As for Israel, it sees Yemen as a real threat, especially after the support battle for Gaza.

Events inside Yemen reveal the dimensions of these preparations: the movement of Saudi brigades belonging to the so-called “Nation Shield” in Ras Al-Arra and Bab Al-Mandeb and the expansion of military positioning in the Al-Jawf deserts—all are signals of an intent to ignite new fronts under a cover of maneuvers and reconnaissance.

But Sana’a understands the game. The equation it established in the Red Sea can’t be broken except at a cost greater than its adversaries can bear.

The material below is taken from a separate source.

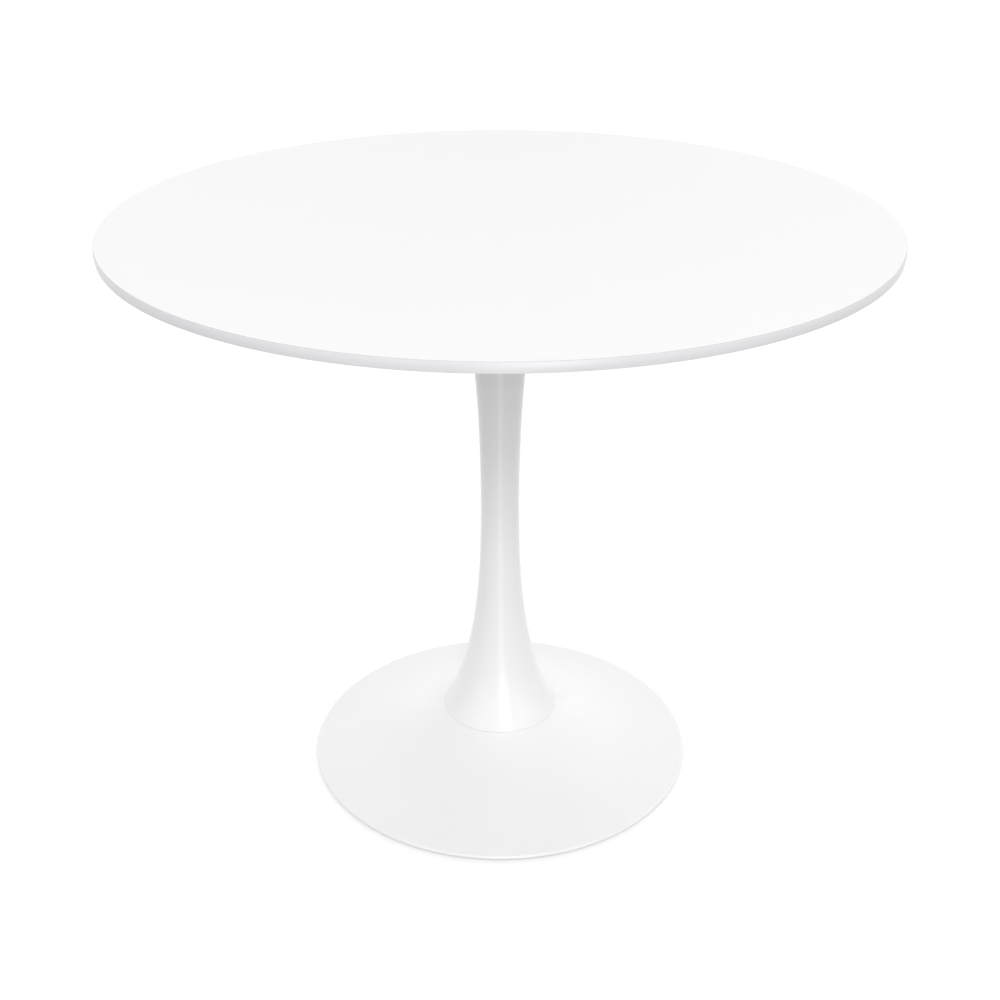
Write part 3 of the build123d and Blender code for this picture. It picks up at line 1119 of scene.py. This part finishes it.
@dataclass
class Studio:
    """A pale floor, a room of four soft walls, a key box in front and two boxes for gloss alone.

    Attributes:
        floor_size: Side of the floor, which reaches the horizon.
        floor_tone: Its colour.
        floor_glow: Light of its own that brings it to the backdrop's white.
        bounce: Even light from below.
        backdrop: Plain white seen straight behind the table.
        horizon_blur: Height over which the light from below turns to that from above.
        floor_roughness: Roughness of the floor's paint.
        camera_distance: How far in front of the column's axis the camera stands.
        camera_height: Height of the camera.
        camera_pitch: Degrees that it looks down.
        lens_mm: Focal length.
        sensor_mm: Width of the sensor.
        nearest_seen: Nearest distance that it sees.
        shift_up: Upward shift of the picture, as a share of its width.
        walls: The four sides of the room.
        boxes: The soft lights.
    """

    floor_size: float = 4000.0
    floor_tone: str = "#FFFFFF"
    floor_glow: float = 0.12
    bounce: float = 0.40
    backdrop: float = 1.05
    horizon_blur: float = 0.02
    floor_roughness: float = 0.9
    camera_distance: float = 1.629
    camera_height: float = 1.1854
    camera_pitch: float = 28.75
    lens_mm: float = 52.23
    sensor_mm: float = 36
    nearest_seen: float = 0.05
    shift_up: float = 0.0565
    walls: tuple[SoftWall, ...] = (
        SoftWall((0, -1, 0), 1.40, 0.0),
        SoftWall((0, 1, 0), 1.42, 0.80),
        SoftWall((1, 0, 0), 0.93, 0.0),
        SoftWall((-1, 0, 0), 0.74, 0.0),
    )
    boxes: tuple[SoftBox, ...] = (
        SoftBox("key_box", (0.10, -2.3, 2.2), (0, 0, 0.5), 0.6, 0.5, 15.0),
        SoftBox("low_box", (0.42, -2.4, 0.45), (0, 0, 0.6), 0.9, 0.7, 7.0, gloss_only=True),
        SoftBox("strip_box", (0.12, -2.4, -0.55), (0, 0, 0.4), 0.75, 1.5, 5.0, gloss_only=True),
    )

    def add_walls(
        self,
        tree: bpy.types.NodeTree,
        direction: bpy.types.NodeSocket,
        start: float,
        strengths: list[float],
    ) -> bpy.types.NodeSocket:
        """Adds up the light of the four walls.

        Args:
            tree: The world's node tree.
            direction: The direction that is looked along.
            start: Light that is there in every direction.
            strengths: Each wall's strength straight ahead.

        Returns:
            The strength of the light in that direction.
        """
        total = add_node(tree, "ShaderNodeMath", operation="ADD", values={0: start, 1: 0.0}).outputs[0]
        for wall, strength in zip(self.walls, strengths):
            facing = add_node(
                tree,
                "ShaderNodeVectorMath",
                operation="DOT_PRODUCT",
                values={1: wall.direction},
                links={0: direction},
            )
            share = add_node(
                tree,
                "ShaderNodeMapRange",
                values={"To Max": strength},
                links={"Value": facing.outputs["Value"]},
            )
            links = {0: total, 1: share.outputs["Result"]}
            total = add_node(tree, "ShaderNodeMath", operation="ADD", links=links).outputs[0]
        return total

    def light(self) -> None:
        """Sets the even light of the room and adds the soft boxes."""
        world = bpy.data.worlds.new("studio_room")
        bpy.context.scene.world = world
        world.use_nodes = True
        tree = world.node_tree
        tree.nodes.clear()
        direction = add_node(tree, "ShaderNodeTexCoord").outputs["Generated"]
        upper = self.add_walls(tree, direction, 0.0, [wall.above for wall in self.walls])
        lower = self.add_walls(tree, direction, self.bounce, [wall.below for wall in self.walls])
        height = add_node(tree, "ShaderNodeSeparateXYZ", links={0: direction}).outputs["Z"]
        edge = add_node(
            tree,
            "ShaderNodeMapRange",
            values={"From Min": -self.horizon_blur, "From Max": self.horizon_blur},
            links={"Value": height, "To Min": lower, "To Max": upper},
        )
        direct = add_node(tree, "ShaderNodeLightPath").outputs["Is Camera Ray"]
        seen = add_node(
            tree,
            "ShaderNodeMix",
            values={3: self.backdrop},
            links={0: direct, 2: edge.outputs["Result"]},
        )
        room = add_node(
            tree,
            "ShaderNodeBackground",
            values={"Color": (1, 1, 1, 1)},
            links={"Strength": seen.outputs[0]},
        )
        add_node(tree, "ShaderNodeOutputWorld", links={"Surface": room.outputs["Background"]})
        for box in self.boxes:
            box.build()

    def lay_floor(self) -> None:
        """Lays the floor, which throws no light back at the table."""
        bpy.ops.object.select_all(action="DESELECT")
        bpy.ops.mesh.primitive_plane_add(size=self.floor_size)
        floor = bpy.context.object
        floor.name = "studio_floor"
        paint = bpy.data.materials.new("pale_floor_paint")
        paint.use_nodes = True
        shader = paint.node_tree.nodes["Principled BSDF"]
        shader.inputs["Base Color"].default_value = linear(self.floor_tone)
        shader.inputs["Roughness"].default_value = self.floor_roughness
        shader.inputs["Emission Color"].default_value = (1, 1, 1, 1)
        shader.inputs["Emission Strength"].default_value = self.floor_glow
        dress(floor, paint)
        floor.visible_diffuse = False
        floor.visible_glossy = False
        floor.visible_shadow = False

    def place_camera(self) -> None:
        """Stands the camera in front of the table, above its top and tilted down."""
        bpy.ops.object.camera_add(location=(0, -self.camera_distance, self.camera_height))
        camera = bpy.context.object
        camera.rotation_euler = (math.radians(90 - self.camera_pitch), 0, 0)
        camera.data.sensor_width = self.sensor_mm
        camera.data.lens = self.lens_mm
        camera.data.shift_y = self.shift_up
        camera.data.clip_start = self.nearest_seen
        bpy.context.scene.camera = camera

    def build(self) -> None:
        """Sets up the tone curve, the light, the floor and the camera."""
        bpy.context.scene.view_settings.view_transform = "Standard"
        self.light()
        self.lay_floor()
        self.place_camera()


def main() -> None:
    """Builds the table's pieces, the studio and the camera."""
    logging.basicConfig(level=logging.INFO, format="%(message)s")
    lacquer = WHITE_LACQUER.material()
    white = WHITE_POWDER.material()
    black = BLACK_POWDER.material()
    zinc = ZINC.material()
    nylon = WHITE_NYLON.material()
    TableTop().build(lacquer, ARRIS_PAINTED_SHADE_LACQUER.material(), EDGE_PAINTED_SHADE_LACQUER.material())
    Column().build(white)
    BaseShell().build(white)
    SeamGasket().build(nylon)
    PlateScrews().build(zinc)
    Glides().build(zinc, nylon)
    HubCap().build(BLACK_POLYETHYLENE.material())
    PlateWork().build(black, zinc)
    Studio().build()


if __name__ == "__main__":
    main()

What happened during the past year—from breaking the prestige of the US Navy to paralyzing the navigation of the Israeli enemy to the disintegration of Western-American alliances—has made Yemen a central player that can’t be bypassed.

Given these data, the indicators suggest that Washington will not allow Riyadh to implement what was agreed with Sana’a, that Tel Aviv will not accept a maritime equation that suffocates its expansionist project in the Red Sea, and that Riyadh wants to evade implementing what was agreed with Sana’a.

Therefore, all talk of political solutions is nothing but a cover for a new stage of aggression being prepared under the table.

And if there is anything Sana’a must do today, it is not to wait for the mirage of negotiations, because waiting in a game like this means handing over the initiative to the adversary.

It is clear that the region is heading towards a new test; Yemen will be at its center again… The US needs a victory to restore its allies’ confidence, Saudi Arabia wants to evade its obligations towards Yemen due to its aggression, and Israel wants to restore its ability to move in the Red Sea. But what this trio fails to realize is that the time when “deterrence” was manufactured with military bases is over… Now, deterrence is manufactured from Sana’a, with missiles.